Yetiv was also a consultant to various governments. Among his awards, he received the U.S. Secretary of State's Open Forum Distinguished Public Service Award, the Choice Outstanding Academic Book awards and Virginia's highest hoonor for professors, the State Council of Higher Education for Virginia's Outstanding Faculty Award.

Jonathan Leib, chair of the Department of Political Science and Geography, said Yetiv "was that rare individual - a world-class scholar, outstanding teacher and mentor - and a great person."

He was a "pillar" in the Graduate Program in International Studies, said Regina Karp, director of the program.

"His colleagues and students enjoyed his enthusiasm for research and teaching, his kind and easy manner, and his humor," she said. "He leaves an extraordinary hole in all our lives.
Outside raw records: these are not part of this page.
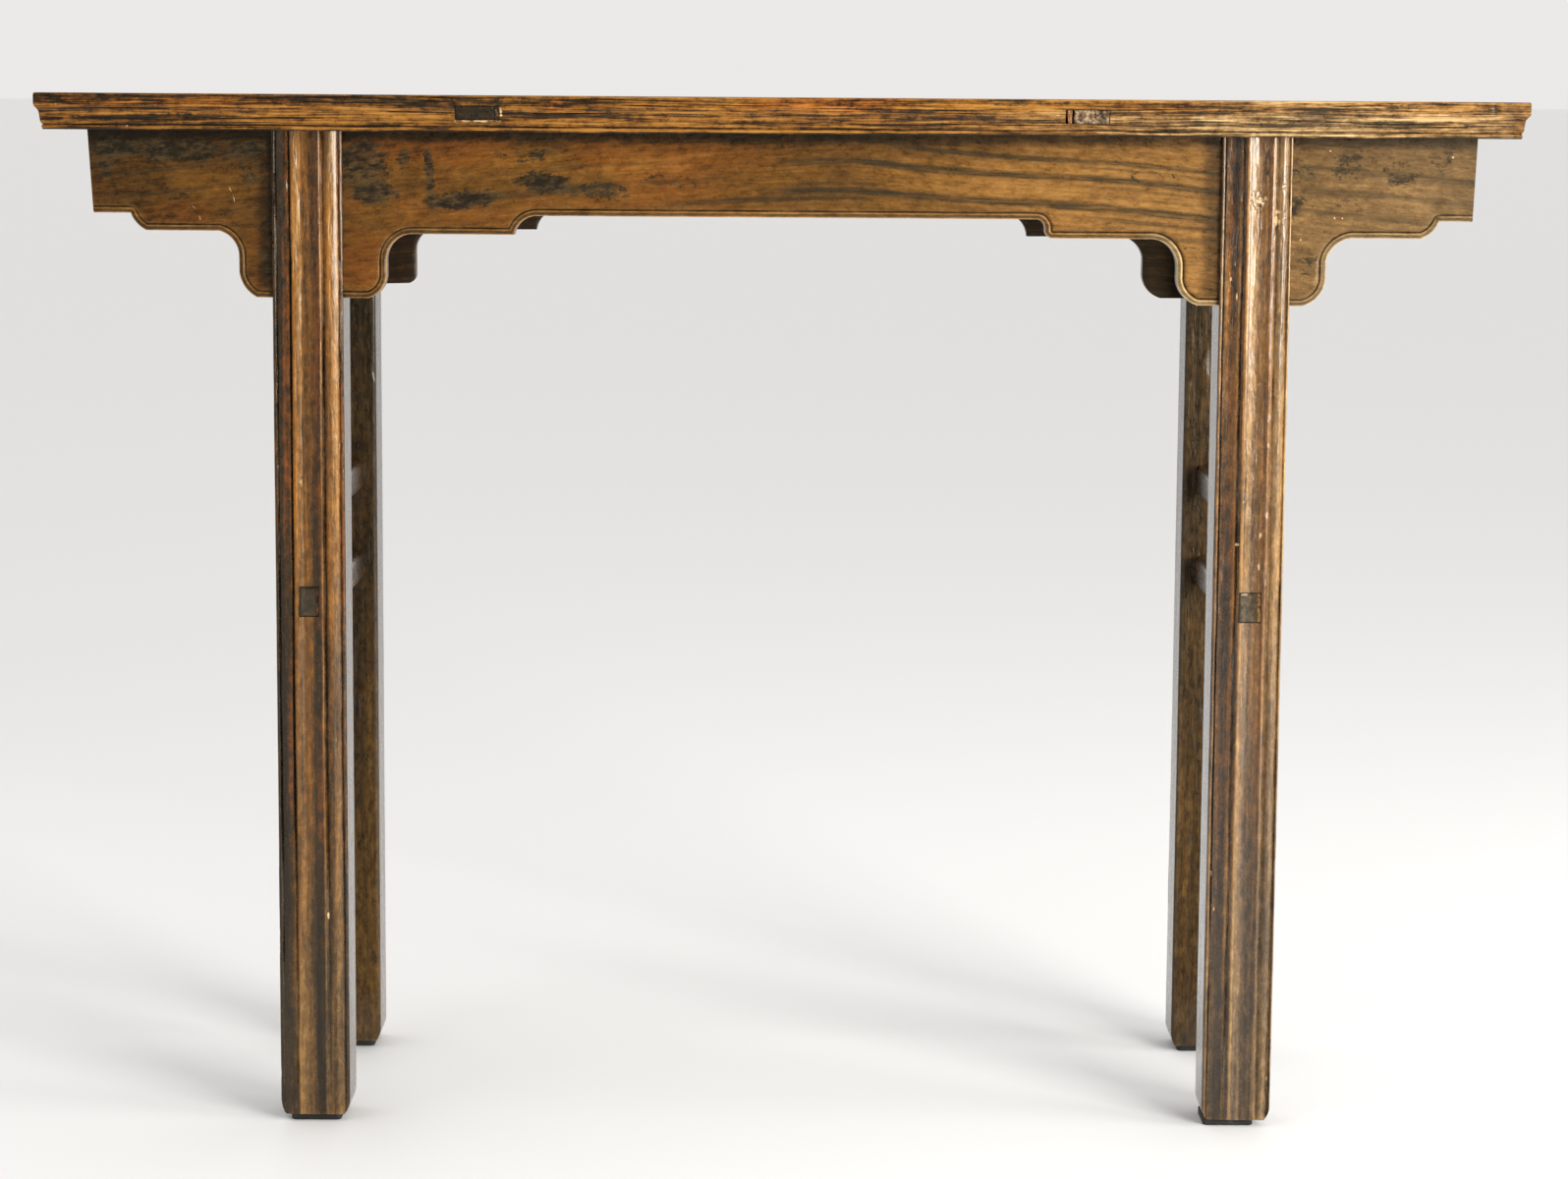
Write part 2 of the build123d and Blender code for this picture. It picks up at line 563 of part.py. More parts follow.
def make_apron(sy, left, right):
    # XZ.offset(d) is the plane Y = -d, and it extrudes towards -Y
    back = Plane.XZ.offset(APRON_BACK) if sy < 0 else Plane.XZ.offset(-APRON_FACE)
    bed = (Plane.XZ.offset(APRON_FACE - QUIRK_DEEP) if sy < 0
           else Plane.XZ.offset(-APRON_FACE - 1))
    with BuildSketch(bed) as quirk:
        add(apron_outline(bed, left, right, widen=30.0, top=UNDER + 30))
        offset(amount=-BEAD_W, kind=Kind.INTERSECTION)
        with BuildSketch(bed, mode=Mode.PRIVATE) as ground:
            add(apron_outline(bed, left, right, widen=30.0, top=UNDER + 30))
            offset(amount=-BEAD_W - QUIRK_W, kind=Kind.INTERSECTION)
        add(ground.sketch, mode=Mode.SUBTRACT)
    with BuildPart() as apron:
        extrude(apron_outline(back, left, right), amount=APRON_FACE - APRON_BACK)
        # a quirk sets the bead along the lower edge off from the ground
        extrude(quirk.sketch, amount=QUIRK_DEEP + 1, mode=Mode.SUBTRACT)
        # housed to a thinner waist where it passes through each leg head
        for sx in (-1, 1):
            for y0, y1 in ((WAIST_OUT, APRON_FACE + 1), (APRON_BACK - 1, WAIST_IN)):
                with Locations((sx * LEG_X, sy * (y0 + y1) / 2, UNDER - 80)):
                    Box(LEG_W, y1 - y0, 161, mode=Mode.SUBTRACT)
        # tongue into the underside of the top
        with Locations((0, sy * sum(APRON_TONGUE_Y) / 2, UNDER + APRON_TONGUE_H / 2)):
            Box(2 * APRON_TONGUE_X, APRON_TONGUE_Y[1] - APRON_TONGUE_Y[0], APRON_TONGUE_H)
        # mitred ends
        for sx in (-1, 1):
            split(bisect_by=mitre_plane(sx, sy), keep=Keep.BOTTOM)
    return apron


apron_front = make_apron(-1, FRONT_LEFT, FRONT_RIGHT)
apron_front.part.label = "apron_front"
export_step(apron_front.part, "parts/apron_front.step")

apron_rear = make_apron(1, REAR_LEFT, REAR_RIGHT)
apron_rear.part.label = "apron_rear"
export_step(apron_rear.part, "parts/apron_rear.step")


def make_end_apron(sx):
    top_x = END_TOP_L if sx < 0 else END_TOP_R
    low_x = END_LOW_L if sx < 0 else END_LOW_R
    slope = (top_x - low_x) / (UNDER - END_Z)

    def p(inward, up):
        return (sx * (low_x + slope * up - inward), END_Z + up)

    with BuildPart() as end:
        with BuildSketch(Plane.XZ.offset(-APRON_FACE)):
            with BuildLine():
                Polyline(
                    p(0, 0), p(0, BEAD_W), p(QUIRK_DEEP, BEAD_W + QUIRK_W / 2),
                    p(0, BEAD_W + QUIRK_W), p(0, UNDER - END_Z),
                    p(END_APRON_T, UNDER - END_Z), p(END_APRON_T, 0), close=True,
                )
            make_face()
        extrude(amount=2 * APRON_FACE)
        for sy in (-1, 1):
            split(bisect_by=mitre_plane(sx, sy), keep=Keep.TOP)
    return end


end_apron_left = make_end_apron(-1)
end_apron_left.part.label = "end_apron_left"
export_step(end_apron_left.part, "parts/end_apron_left.step")

end_apron_right = make_end_apron(1)
end_apron_right.part.label = "end_apron_right"
export_step(end_apron_right.part, "parts/end_apron_right.step")


# =============================================================== stretchers
def make_stretcher(sx, z, through):
    x = sx * LEG_X
    yi = LEG_Y - LEG_D / 2
    with BuildPart() as bar:
        with BuildSketch(Plane.XZ.offset(-yi)):
            with Locations((x, z)):
                RectangleRounded(STR_W, STR_H, STR_ROUND)
        extrude(amount=2 * yi)
        if through:
            for sy in (-1, 1):
                extrude(through_tenon(x, sy, True), amount=THROUGH_H)
        else:
            with Locations((x, 0, z)):
                Box(BLIND[0], 2 * (yi + BLIND[2]), BLIND[1])
    return bar


stretcher_lower_left = make_stretcher(-1, STR_LOW_Z, True)
stretcher_lower_left.part.label = "stretcher_lower_left"
export_step(stretcher_lower_left.part, "parts/stretcher_lower_left.step")

stretcher_lower_right = make_stretcher(1, STR_LOW_Z, True)
stretcher_lower_right.part.label = "stretcher_lower_right"
export_step(stretcher_lower_right.part, "parts/stretcher_lower_right.step")

stretcher_upper_left = make_stretcher(-1, STR_UP_Z, False)
stretcher_upper_left.part.label = "stretcher_upper_left"
export_step(stretcher_upper_left.part, "parts/stretcher_upper_left.step")

stretcher_upper_right = make_stretcher(1, STR_UP_Z, False)
stretcher_upper_right.part.label = "stretcher_upper_right"
export_step(stretcher_upper_right.part, "parts/stretcher_upper_right.step")

with BuildPart() as stretcher_wedges:
    for sx in (-1, 1):
        for sy in (-1, 1):
            extrude(through_tenon(sx * LEG_X, sy, False), amount=THROUGH_H)
stretcher_wedges.part.label = "stretcher_wedges"
export_step(stretcher_wedges.part, "parts/stretcher_wedges.step")


# =============================================================== foot pads
def make_pad(x, y):
    with BuildPart() as pad:
        with BuildSketch(Plane.XY):
            with Locations((x, y)):
                RectangleRounded(PAD[0], PAD[1], 4.0)
        extrude(amount=PAD_H)
        fillet(pad.edges().group_by(Axis.Z)[0], radius=1.0)
    return pad


foot_pad_front_left = make_pad(-LEG_X + PAD_SHIFT["fl"], -LEG_Y)
foot_pad_front_left.part.label = "foot_pad_front_left"
export_step(foot_pad_front_left.part, "parts/foot_pad_front_left.step")

foot_pad_front_right = make_pad(LEG_X + PAD_SHIFT["fr"], -LEG_Y)
foot_pad_front_right.part.label = "foot_pad_front_right"
export_step(foot_pad_front_right.part, "parts/foot_pad_front_right.step")

foot_pad_rear_left = make_pad(-LEG_X + PAD_SHIFT["rl"], LEG_Y)
foot_pad_rear_left.part.label = "foot_pad_rear_left"
export_step(foot_pad_rear_left.part, "parts/foot_pad_rear_left.step")

foot_pad_rear_right = make_pad(LEG_X + PAD_SHIFT["rr"], LEG_Y)
foot_pad_rear_right.part.label = "foot_pad_rear_right"
export_step(foot_pad_rear_right.part, "parts/foot_pad_rear_right.step")
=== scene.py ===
import math

import bpy
import numpy as np
from mathutils import Matrix, Vector, geometry


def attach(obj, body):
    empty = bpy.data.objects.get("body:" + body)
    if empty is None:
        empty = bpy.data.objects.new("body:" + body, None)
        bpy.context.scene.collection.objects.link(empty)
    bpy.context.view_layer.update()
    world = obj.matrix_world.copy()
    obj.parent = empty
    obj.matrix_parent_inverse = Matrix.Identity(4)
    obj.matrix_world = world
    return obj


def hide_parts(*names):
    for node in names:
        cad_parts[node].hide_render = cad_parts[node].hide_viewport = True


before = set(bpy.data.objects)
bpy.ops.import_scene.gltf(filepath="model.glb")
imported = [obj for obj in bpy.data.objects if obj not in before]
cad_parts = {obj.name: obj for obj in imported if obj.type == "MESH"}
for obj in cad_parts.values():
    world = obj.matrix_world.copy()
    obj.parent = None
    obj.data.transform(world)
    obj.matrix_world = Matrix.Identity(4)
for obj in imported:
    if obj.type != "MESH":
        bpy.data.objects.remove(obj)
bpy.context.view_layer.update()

# Old lacquered elm side table. Lengths in this script are millimetres until a
# mesh is made; +X along the table, -Y the front, +Z up.

# ------------------------------------------------------------------ sizes
HL, HD, TOP = 612.5, 177.5, 870.0        # half length, half depth, height
UNDER = 840.0
RAIL_W = 85.0
LEG_X, LEG_Y, LEG_W, LEG_D = 393.0, 125.0, 59.0, 54.0
PAD_H = 6.0


# ------------------------------------------------------------------ noise
def _hash(ix, iy, iz, seed):
    h = (ix * 73856093) ^ (iy * 19349663) ^ (iz * 83492791) ^ (seed * 1013904223)
    h = h & 0xFFFFFFFF
    h = ((h ^ (h >> 16)) * 73244475) & 0xFFFFFFFF
    h = ((h ^ (h >> 16)) * 73244475) & 0xFFFFFFFF
    return (h ^ (h >> 16)) / 4294967295.0


def vnoise(x, y=0.0, z=0.0, seed=0):
    """Smooth value noise from -1 to 1."""
    x, y, z = np.broadcast_arrays(np.asarray(x, float), np.asarray(y, float), np.asarray(z, float))
    i = [np.floor(a).astype(np.int64) for a in (x, y, z)]
    f = [a - b for a, b in zip((x, y, z), i)]
    w = [a * a * a * (a * (a * 6 - 15) + 10) for a in f]
    out = np.zeros_like(x)
    for dx in (0, 1):
        for dy in (0, 1):
            for dz in (0, 1):
                k = (w[0] if dx else 1 - w[0]) * (w[1] if dy else 1 - w[1]) * (w[2] if dz else 1 - w[2])
                out += k * _hash(i[0] + dx, i[1] + dy, i[2] + dz, seed)
    return out * 2 - 1


def fbm(x, y=0.0, z=0.0, seed=0, octaves=3):
    out, amp, norm = 0.0, 1.0, 0.0
    for k in range(octaves):
        out = out + amp * vnoise(np.asarray(x) * 2 ** k + 17.3 * k, np.asarray(y) * 2 ** k + 5.1 * k,
                                 np.asarray(z) * 2 ** k + 9.7 * k, seed + k)
        norm += amp
        amp *= 0.5
    return out / norm


def smooth(a, b, x):
    t = np.clip((np.asarray(x, float) - a) / (b - a), 0, 1)
    return t * t * (3 - 2 * t)


def arc3(p0, pm, p1, n):
    """n + 1 points along the circle through three points."""
    (ax, ay), (bx, by), (cx, cy) = p0, pm, p1
    d = 2 * (ax * (by - cy) + bx * (cy - ay) + cx * (ay - by))
    ux = ((ax**2 + ay**2) * (by - cy) + (bx**2 + by**2) * (cy - ay) + (cx**2 + cy**2) * (ay - by)) / d
    uy = ((ax**2 + ay**2) * (cx - bx) + (bx**2 + by**2) * (ax - cx) + (cx**2 + cy**2) * (bx - ax)) / d
    r = math.hypot(ax - ux, ay - uy)
    a0, am, a1 = (math.atan2(p[1] - uy, p[0] - ux) for p in (p0, pm, p1))
    full = 2 * math.pi
    up = (a1 - a0) % full
    if (am - a0) % full > up:
        up -= full
    return [(ux + r * math.cos(a0 + up * k / n), uy + r * math.sin(a0 + up * k / n)) for k in range(n + 1)]


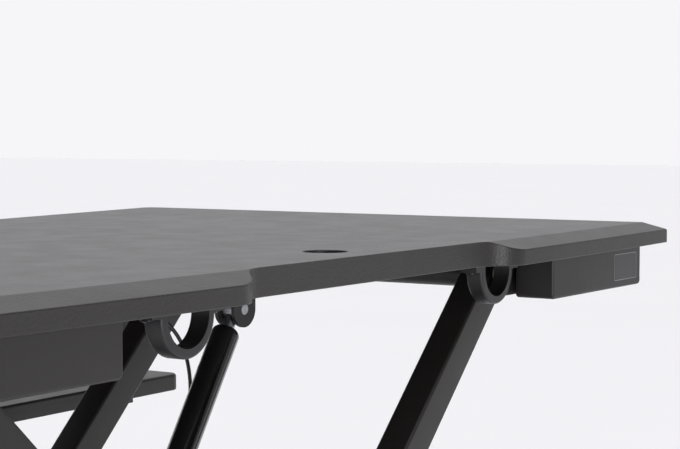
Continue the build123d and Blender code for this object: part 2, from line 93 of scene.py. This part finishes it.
# ---- release cable: steel wire in a black PVC jacket ----
# It leaves the ferrule at the lever's bracket, runs under the board, and goes into the clamp on the
# gas spring. The jacket is extruded, so it is smooth and half glossy with faint draw lines.
mm = 0.001
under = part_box("worktop")[0].z
cable_diameter = 2.8 * mm
cable_points = [
    (290, -143, 14), (287, -131, 14), (276, -124, 15), (256, -122, 16), (228, -124, 15), (198, -121, 14),
    (168, -109, 15), (138, -96, 18), (109, -80, 24), (81, -64, 32), (57, -43, 38), (45, -14, 41),
    (40, 18, 40), (37, 50, 35), (31, 82, 27), (23, 112, 22), (12, 139, 23), (0, 159, 33),
    (-12, 166, 47), (-21, 167, 65), (-25, 167, 85), (-22, 167, 104), (-12, 168, 120), (4, 171, 134),
    (24, 176, 146), (40, 178, 158),
]
cable_spots = [Vector((x * mm, y * mm, under - drop * mm)) for x, y, drop in cable_points]


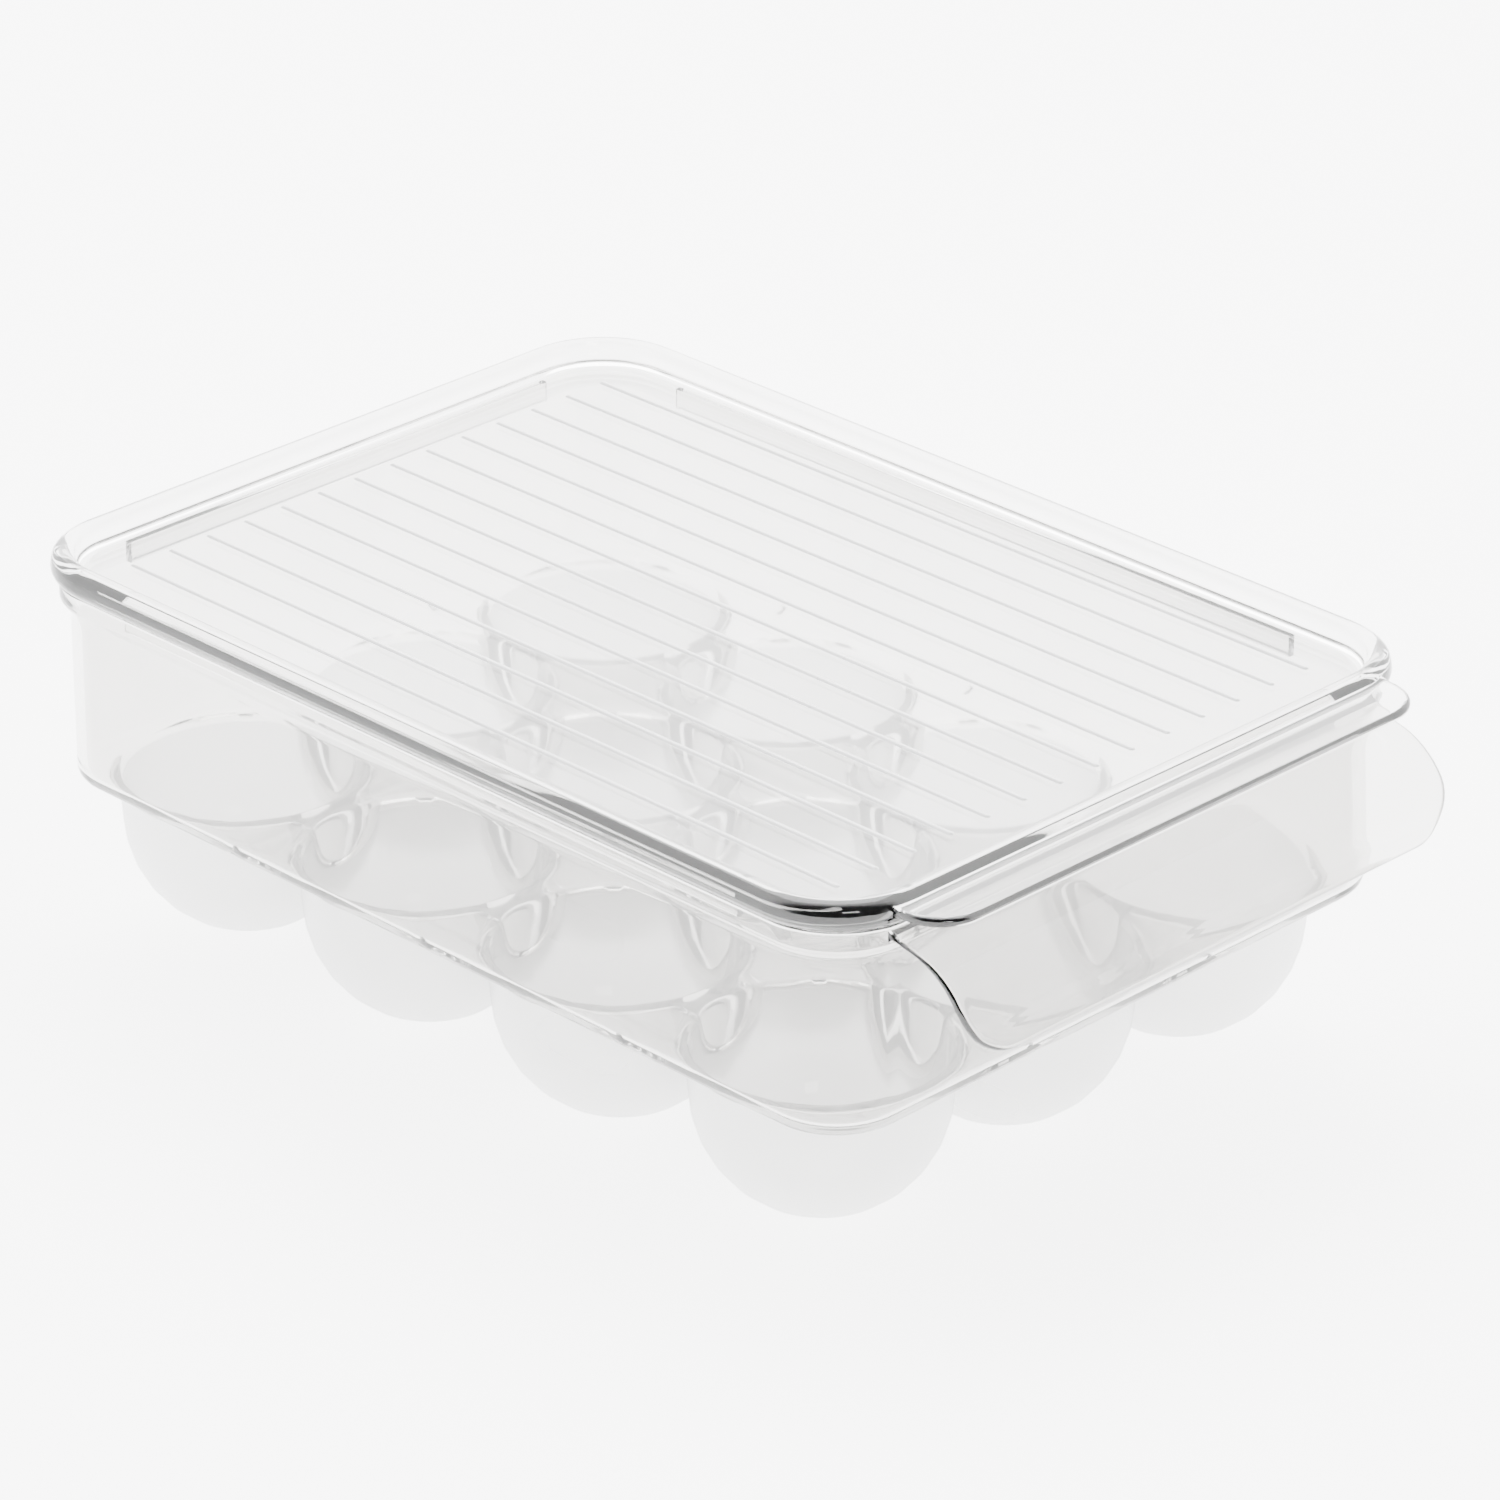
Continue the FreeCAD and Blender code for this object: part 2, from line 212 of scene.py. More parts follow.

His legacy is profound and precious."

Austin Jersild, chair of the Department of History, said Yetiv loved to work.

"Steve had the rare ability to ask questions against the grain, always exploring problems and assumptions in new ways," he said. "He was endlessly curious about people and their motivations. I will miss him quite a bit."

Betty Rose Facer, a master lecturer in the Department of World Languages and Culture, said she and Yetiv were close friends for more than a decade and shared an "epic journey" full of playful jokes and witty comebacks.

"I learned a great deal from Steve over the years," she said. "It was a joy to be part of such positive energy, generosity, attentiveness, support and absolute brilliance. I'm blessed to have had him in my life, and I am forever changed for the better because of it."

Alexander Bochdansky, an associate professor in Ocean, Earth & Atmospheric Sciences, said he and Yetiv met in 2004 through a mutual friend and became close friends through their mutual interest in environmental and energy issues.

"We talked about everything," Bochdansky said. "It was clear to me he also appreciated the environmental sciences. He was an incredibly good listener and had a fantastic memory. You could talk about anything, and it would come back at some point. It's very hard to find listeners like that. He had opinions and was stubborn in many ways, but he never discounted another perspective."